> **SHORT EXERCISE**
Every line of the material is to be repeated exactly as it stands.

> **PROVIDED DATA**
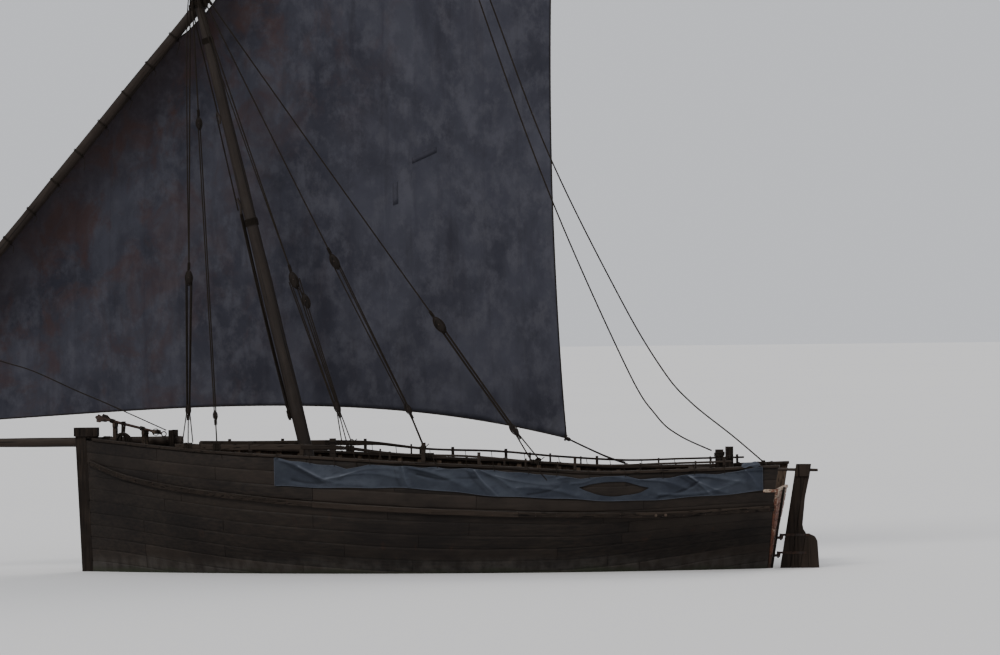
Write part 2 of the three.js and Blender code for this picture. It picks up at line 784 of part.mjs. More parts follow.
function addYard() {
  const along = (from, to, steps) =>
    Array.from({ length: steps + 1 }, (_, i) => lerp(from, to, i / steps));
  const lowerStations = along(YARD_FOOT_S, LOWER_SPAR_END_S, 8);
  const lower = bar(lowerStations.map(yardPoint), lowerStations.map(lowerSparRadius), 12);
  const journal = (s, half, r) => bar([yardPoint(s - half), yardPoint(s + half)], r, 16);
  const lowerSpar = join([
    lower,
    journal(0, TACK_JOURNAL_HALF, TACK_JOURNAL_R),
    journal(MAST_CROSSING_S, JOURNAL_HALF, JOURNAL_R),
  ]);
  addPart("yard_lower_spar", lowerSpar, MATERIALS.spar);

  const upperStations = along(UPPER_SPAR_START_S, YARD_PEAK_S, 8);
  const upperForm = (extra) =>
    bar(upperStations.map(upperSparPoint), upperStations.map((s) => upperSparRadius(s) + extra), 12);
  addPart("yard_upper_spar", upperForm(0), MATERIALS.spar);

  const lowerGrown = bar(
    lowerStations.map(yardPoint), lowerStations.map((s) => lowerSparRadius(s) + FIT), 12,
  );
  LASHINGS.forEach((s, i) => {
    const band = loft([s - LASHING_HALF, s + LASHING_HALF].map(bandLoop));
    const lashing = band.subtract(lowerGrown).subtract(upperForm(FIT));
    addPart("yard_lashing_" + (i + 1), lashing, MATERIALS.rope);
  });
}

// How far under the yard's line the sail's head is laced: [distance from the tack, offset]
const headOffset = straight([
  [SAIL_TACK_S, 112],
  [9000, 118],
  [MAST_CROSSING_S - 900, 122],
  [MAST_CROSSING_S, SAIL_HEAD_GAP_AT_MAST],
  [MAST_CROSSING_S + 900, 129],
  [LOWER_SPAR_END_S + 130, 98],
  [LOWER_SPAR_END_S + 1350, -66],
  [SAIL_PEAK_S, -76],
]);

// A point of the sail: u runs from the tack to the leech, v from the foot to the yard
function sailPoint(u, v) {
  const s = lerp(SAIL_TACK_S, SAIL_PEAK_S, u);
  const tack = yardPoint(SAIL_TACK_S);
  const peak = yardPoint(SAIL_PEAK_S);
  const leech = SAIL_CLEW.clone().lerp(peak, v);
  leech.x += LEECH_HOLLOW * 4 * v * (1 - v);
  const point = tack.clone().lerp(leech, u);
  const w = u ** FOOT_HOLLOW_POWER;
  point.z += FOOT_HOLLOW * 4 * w * (1 - w) * (1 - v) ** 3;
  point.y -= SAIL_BELLY * Math.sin(Math.PI * u ** 0.8) * (1 - v ** 2) * (0.7 + 0.6 * v);
  return point.addScaledVector(YARD_DOWN, v ** 3 * headOffset(s));
}

function addSail() {
  const side = YARD_DIRECTION.clone().cross(YARD_DOWN).normalize();
  const half = SAIL_THICKNESS / 2;
  const loops = SAIL_COLUMNS.map((u) => {
    const row = Array.from({ length: SAIL_ROWS + 1 }, (_, j) => sailPoint(u, j / SAIL_ROWS));
    const near = row.map((p) => p.clone().addScaledVector(side, half));
    const far = row.map((p) => p.clone().addScaledVector(side, -half)).reverse();
    return [...near, ...far];
  });
  const robands = ROBANDS.map((s) => {
    const onUpper = s > LOWER_SPAR_END_S;
    const radius = onUpper ? upperSparRadius(s) : lowerSparRadius(s);
    const centre = onUpper ? upperSparPoint(s) : yardPoint(s);
    const round = ringAround(radius, ROBAND_R, ROBAND_SEGMENTS);
    return ring(centre, YARD_DIRECTION, round, ROBAND_R, ROBAND_SEGMENTS, 4);
  });
  addPart("sail", join([loft(loops), ...robands]), MATERIALS.sail);
}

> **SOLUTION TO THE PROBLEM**
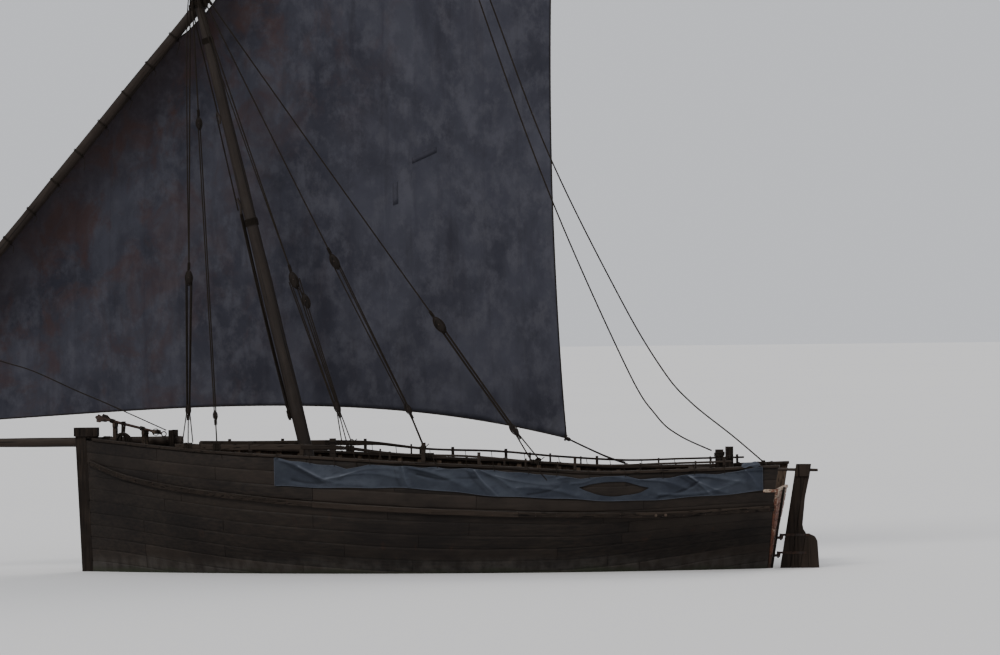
Write part 2 of the three.js and Blender code for this picture. It picks up at line 784 of part.mjs. More parts follow.
function addYard() {
  const along = (from, to, steps) =>
    Array.from({ length: steps + 1 }, (_, i) => lerp(from, to, i / steps));
  const lowerStations = along(YARD_FOOT_S, LOWER_SPAR_END_S, 8);
  const lower = bar(lowerStations.map(yardPoint), lowerStations.map(lowerSparRadius), 12);
  const journal = (s, half, r) => bar([yardPoint(s - half), yardPoint(s + half)], r, 16);
  const lowerSpar = join([
    lower,
    journal(0, TACK_JOURNAL_HALF, TACK_JOURNAL_R),
    journal(MAST_CROSSING_S, JOURNAL_HALF, JOURNAL_R),
  ]);
  addPart("yard_lower_spar", lowerSpar, MATERIALS.spar);

  const upperStations = along(UPPER_SPAR_START_S, YARD_PEAK_S, 8);
  const upperForm = (extra) =>
    bar(upperStations.map(upperSparPoint), upperStations.map((s) => upperSparRadius(s) + extra), 12);
  addPart("yard_upper_spar", upperForm(0), MATERIALS.spar);

  const lowerGrown = bar(
    lowerStations.map(yardPoint), lowerStations.map((s) => lowerSparRadius(s) + FIT), 12,
  );
  LASHINGS.forEach((s, i) => {
    const band = loft([s - LASHING_HALF, s + LASHING_HALF].map(bandLoop));
    const lashing = band.subtract(lowerGrown).subtract(upperForm(FIT));
    addPart("yard_lashing_" + (i + 1), lashing, MATERIALS.rope);
  });
}

// How far under the yard's line the sail's head is laced: [distance from the tack, offset]
const headOffset = straight([
  [SAIL_TACK_S, 112],
  [9000, 118],
  [MAST_CROSSING_S - 900, 122],
  [MAST_CROSSING_S, SAIL_HEAD_GAP_AT_MAST],
  [MAST_CROSSING_S + 900, 129],
  [LOWER_SPAR_END_S + 130, 98],
  [LOWER_SPAR_END_S + 1350, -66],
  [SAIL_PEAK_S, -76],
]);

// A point of the sail: u runs from the tack to the leech, v from the foot to the yard
function sailPoint(u, v) {
  const s = lerp(SAIL_TACK_S, SAIL_PEAK_S, u);
  const tack = yardPoint(SAIL_TACK_S);
  const peak = yardPoint(SAIL_PEAK_S);
  const leech = SAIL_CLEW.clone().lerp(peak, v);
  leech.x += LEECH_HOLLOW * 4 * v * (1 - v);
  const point = tack.clone().lerp(leech, u);
  const w = u ** FOOT_HOLLOW_POWER;
  point.z += FOOT_HOLLOW * 4 * w * (1 - w) * (1 - v) ** 3;
  point.y -= SAIL_BELLY * Math.sin(Math.PI * u ** 0.8) * (1 - v ** 2) * (0.7 + 0.6 * v);
  return point.addScaledVector(YARD_DOWN, v ** 3 * headOffset(s));
}

function addSail() {
  const side = YARD_DIRECTION.clone().cross(YARD_DOWN).normalize();
  const half = SAIL_THICKNESS / 2;
  const loops = SAIL_COLUMNS.map((u) => {
    const row = Array.from({ length: SAIL_ROWS + 1 }, (_, j) => sailPoint(u, j / SAIL_ROWS));
    const near = row.map((p) => p.clone().addScaledVector(side, half));
    const far = row.map((p) => p.clone().addScaledVector(side, -half)).reverse();
    return [...near, ...far];
  });
  const robands = ROBANDS.map((s) => {
    const onUpper = s > LOWER_SPAR_END_S;
    const radius = onUpper ? upperSparRadius(s) : lowerSparRadius(s);
    const centre = onUpper ? upperSparPoint(s) : yardPoint(s);
    const round = ringAround(radius, ROBAND_R, ROBAND_SEGMENTS);
    return ring(centre, YARD_DIRECTION, round, ROBAND_R, ROBAND_SEGMENTS, 4);
  });
  addPart("sail", join([loft(loops), ...robands]), MATERIALS.sail);
}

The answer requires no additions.